(Records from a dataset)
'''

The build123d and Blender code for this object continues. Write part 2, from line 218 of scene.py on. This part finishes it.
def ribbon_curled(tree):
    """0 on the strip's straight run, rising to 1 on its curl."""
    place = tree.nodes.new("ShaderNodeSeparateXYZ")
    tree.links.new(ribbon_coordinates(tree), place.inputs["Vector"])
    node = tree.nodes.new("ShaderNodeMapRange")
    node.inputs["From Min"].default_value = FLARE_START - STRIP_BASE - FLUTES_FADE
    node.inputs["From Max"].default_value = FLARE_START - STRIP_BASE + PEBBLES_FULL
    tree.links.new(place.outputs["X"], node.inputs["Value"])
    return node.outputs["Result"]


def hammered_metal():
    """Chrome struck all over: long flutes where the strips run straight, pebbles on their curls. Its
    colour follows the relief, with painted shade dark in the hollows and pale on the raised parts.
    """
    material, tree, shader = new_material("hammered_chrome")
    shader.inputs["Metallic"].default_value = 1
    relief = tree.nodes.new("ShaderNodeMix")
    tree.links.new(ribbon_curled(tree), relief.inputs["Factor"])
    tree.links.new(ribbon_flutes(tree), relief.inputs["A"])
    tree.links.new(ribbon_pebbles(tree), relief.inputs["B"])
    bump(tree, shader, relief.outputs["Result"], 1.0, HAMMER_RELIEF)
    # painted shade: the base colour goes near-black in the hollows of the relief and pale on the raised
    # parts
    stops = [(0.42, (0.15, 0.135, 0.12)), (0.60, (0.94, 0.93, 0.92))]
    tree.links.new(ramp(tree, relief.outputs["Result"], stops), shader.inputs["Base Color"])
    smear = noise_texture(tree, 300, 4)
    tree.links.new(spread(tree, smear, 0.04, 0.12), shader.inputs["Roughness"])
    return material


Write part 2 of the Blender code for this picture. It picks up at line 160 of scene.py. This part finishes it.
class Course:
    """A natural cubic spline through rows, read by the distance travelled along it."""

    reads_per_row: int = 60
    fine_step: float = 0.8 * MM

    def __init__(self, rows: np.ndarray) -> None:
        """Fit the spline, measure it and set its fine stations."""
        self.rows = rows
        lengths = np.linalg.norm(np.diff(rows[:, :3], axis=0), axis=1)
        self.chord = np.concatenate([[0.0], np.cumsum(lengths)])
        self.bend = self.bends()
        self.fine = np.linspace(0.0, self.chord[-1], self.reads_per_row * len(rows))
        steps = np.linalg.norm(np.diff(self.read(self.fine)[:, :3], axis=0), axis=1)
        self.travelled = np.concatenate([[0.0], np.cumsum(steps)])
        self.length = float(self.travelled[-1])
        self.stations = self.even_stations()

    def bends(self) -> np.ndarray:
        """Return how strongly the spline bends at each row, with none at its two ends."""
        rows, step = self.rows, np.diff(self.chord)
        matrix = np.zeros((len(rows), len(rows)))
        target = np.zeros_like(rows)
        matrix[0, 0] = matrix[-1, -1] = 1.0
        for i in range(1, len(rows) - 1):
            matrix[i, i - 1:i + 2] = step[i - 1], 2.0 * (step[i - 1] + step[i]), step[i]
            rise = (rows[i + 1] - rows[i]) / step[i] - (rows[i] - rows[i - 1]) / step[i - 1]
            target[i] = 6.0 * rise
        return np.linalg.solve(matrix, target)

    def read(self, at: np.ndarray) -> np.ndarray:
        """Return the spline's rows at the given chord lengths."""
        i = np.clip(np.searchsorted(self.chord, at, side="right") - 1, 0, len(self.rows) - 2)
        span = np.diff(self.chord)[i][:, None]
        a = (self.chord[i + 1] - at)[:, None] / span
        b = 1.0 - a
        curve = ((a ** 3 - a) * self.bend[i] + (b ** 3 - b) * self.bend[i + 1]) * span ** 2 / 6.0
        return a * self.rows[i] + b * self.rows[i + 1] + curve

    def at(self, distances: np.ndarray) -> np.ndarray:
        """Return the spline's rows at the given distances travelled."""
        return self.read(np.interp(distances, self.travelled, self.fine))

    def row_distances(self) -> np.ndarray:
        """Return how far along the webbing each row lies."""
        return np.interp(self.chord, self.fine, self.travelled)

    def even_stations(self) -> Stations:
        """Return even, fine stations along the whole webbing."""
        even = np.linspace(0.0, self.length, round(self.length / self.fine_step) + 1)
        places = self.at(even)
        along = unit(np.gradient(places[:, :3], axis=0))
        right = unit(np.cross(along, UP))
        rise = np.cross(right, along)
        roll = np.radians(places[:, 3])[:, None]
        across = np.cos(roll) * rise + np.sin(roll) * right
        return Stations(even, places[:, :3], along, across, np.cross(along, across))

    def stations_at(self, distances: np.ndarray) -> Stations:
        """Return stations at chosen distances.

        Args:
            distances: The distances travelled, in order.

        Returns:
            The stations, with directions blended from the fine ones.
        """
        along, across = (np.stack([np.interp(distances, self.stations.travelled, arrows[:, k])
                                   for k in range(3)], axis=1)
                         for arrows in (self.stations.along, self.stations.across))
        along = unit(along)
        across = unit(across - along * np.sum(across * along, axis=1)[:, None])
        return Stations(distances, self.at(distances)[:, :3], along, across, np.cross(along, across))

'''

Quote the whole listing above, leaving nothing out.

> [Task solution]:
The build123d and Blender code for this object continues. Write part 2, from line 218 of scene.py on. This part finishes it.
def ribbon_curled(tree):
    """0 on the strip's straight run, rising to 1 on its curl."""
    place = tree.nodes.new("ShaderNodeSeparateXYZ")
    tree.links.new(ribbon_coordinates(tree), place.inputs["Vector"])
    node = tree.nodes.new("ShaderNodeMapRange")
    node.inputs["From Min"].default_value = FLARE_START - STRIP_BASE - FLUTES_FADE
    node.inputs["From Max"].default_value = FLARE_START - STRIP_BASE + PEBBLES_FULL
    tree.links.new(place.outputs["X"], node.inputs["Value"])
    return node.outputs["Result"]


def hammered_metal():
    """Chrome struck all over: long flutes where the strips run straight, pebbles on their curls. Its
    colour follows the relief, with painted shade dark in the hollows and pale on the raised parts.
    """
    material, tree, shader = new_material("hammered_chrome")
    shader.inputs["Metallic"].default_value = 1
    relief = tree.nodes.new("ShaderNodeMix")
    tree.links.new(ribbon_curled(tree), relief.inputs["Factor"])
    tree.links.new(ribbon_flutes(tree), relief.inputs["A"])
    tree.links.new(ribbon_pebbles(tree), relief.inputs["B"])
    bump(tree, shader, relief.outputs["Result"], 1.0, HAMMER_RELIEF)
    # painted shade: the base colour goes near-black in the hollows of the relief and pale on the raised
    # parts
    stops = [(0.42, (0.15, 0.135, 0.12)), (0.60, (0.94, 0.93, 0.92))]
    tree.links.new(ramp(tree, relief.outputs["Result"], stops), shader.inputs["Base Color"])
    smear = noise_texture(tree, 300, 4)
    tree.links.new(spread(tree, smear, 0.04, 0.12), shader.inputs["Roughness"])
    return material


Write part 2 of the Blender code for this picture. It picks up at line 160 of scene.py. This part finishes it.
class Course:
    """A natural cubic spline through rows, read by the distance travelled along it."""

    reads_per_row: int = 60
    fine_step: float = 0.8 * MM

    def __init__(self, rows: np.ndarray) -> None:
        """Fit the spline, measure it and set its fine stations."""
        self.rows = rows
        lengths = np.linalg.norm(np.diff(rows[:, :3], axis=0), axis=1)
        self.chord = np.concatenate([[0.0], np.cumsum(lengths)])
        self.bend = self.bends()
        self.fine = np.linspace(0.0, self.chord[-1], self.reads_per_row * len(rows))
        steps = np.linalg.norm(np.diff(self.read(self.fine)[:, :3], axis=0), axis=1)
        self.travelled = np.concatenate([[0.0], np.cumsum(steps)])
        self.length = float(self.travelled[-1])
        self.stations = self.even_stations()

    def bends(self) -> np.ndarray:
        """Return how strongly the spline bends at each row, with none at its two ends."""
        rows, step = self.rows, np.diff(self.chord)
        matrix = np.zeros((len(rows), len(rows)))
        target = np.zeros_like(rows)
        matrix[0, 0] = matrix[-1, -1] = 1.0
        for i in range(1, len(rows) - 1):
            matrix[i, i - 1:i + 2] = step[i - 1], 2.0 * (step[i - 1] + step[i]), step[i]
            rise = (rows[i + 1] - rows[i]) / step[i] - (rows[i] - rows[i - 1]) / step[i - 1]
            target[i] = 6.0 * rise
        return np.linalg.solve(matrix, target)

    def read(self, at: np.ndarray) -> np.ndarray:
        """Return the spline's rows at the given chord lengths."""
        i = np.clip(np.searchsorted(self.chord, at, side="right") - 1, 0, len(self.rows) - 2)
        span = np.diff(self.chord)[i][:, None]
        a = (self.chord[i + 1] - at)[:, None] / span
        b = 1.0 - a
        curve = ((a ** 3 - a) * self.bend[i] + (b ** 3 - b) * self.bend[i + 1]) * span ** 2 / 6.0
        return a * self.rows[i] + b * self.rows[i + 1] + curve

    def at(self, distances: np.ndarray) -> np.ndarray:
        """Return the spline's rows at the given distances travelled."""
        return self.read(np.interp(distances, self.travelled, self.fine))

    def row_distances(self) -> np.ndarray:
        """Return how far along the webbing each row lies."""
        return np.interp(self.chord, self.fine, self.travelled)

    def even_stations(self) -> Stations:
        """Return even, fine stations along the whole webbing."""
        even = np.linspace(0.0, self.length, round(self.length / self.fine_step) + 1)
        places = self.at(even)
        along = unit(np.gradient(places[:, :3], axis=0))
        right = unit(np.cross(along, UP))
        rise = np.cross(right, along)
        roll = np.radians(places[:, 3])[:, None]
        across = np.cos(roll) * rise + np.sin(roll) * right
        return Stations(even, places[:, :3], along, across, np.cross(along, across))

    def stations_at(self, distances: np.ndarray) -> Stations:
        """Return stations at chosen distances.

        Args:
            distances: The distances travelled, in order.

        Returns:
            The stations, with directions blended from the fine ones.
        """
        along, across = (np.stack([np.interp(distances, self.stations.travelled, arrows[:, k])
                                   for k in range(3)], axis=1)
                         for arrows in (self.stations.along, self.stations.across))
        along = unit(along)
        across = unit(across - along * np.sum(across * along, axis=1)[:, None])
        return Stations(distances, self.at(distances)[:, :3], along, across, np.cross(along, across))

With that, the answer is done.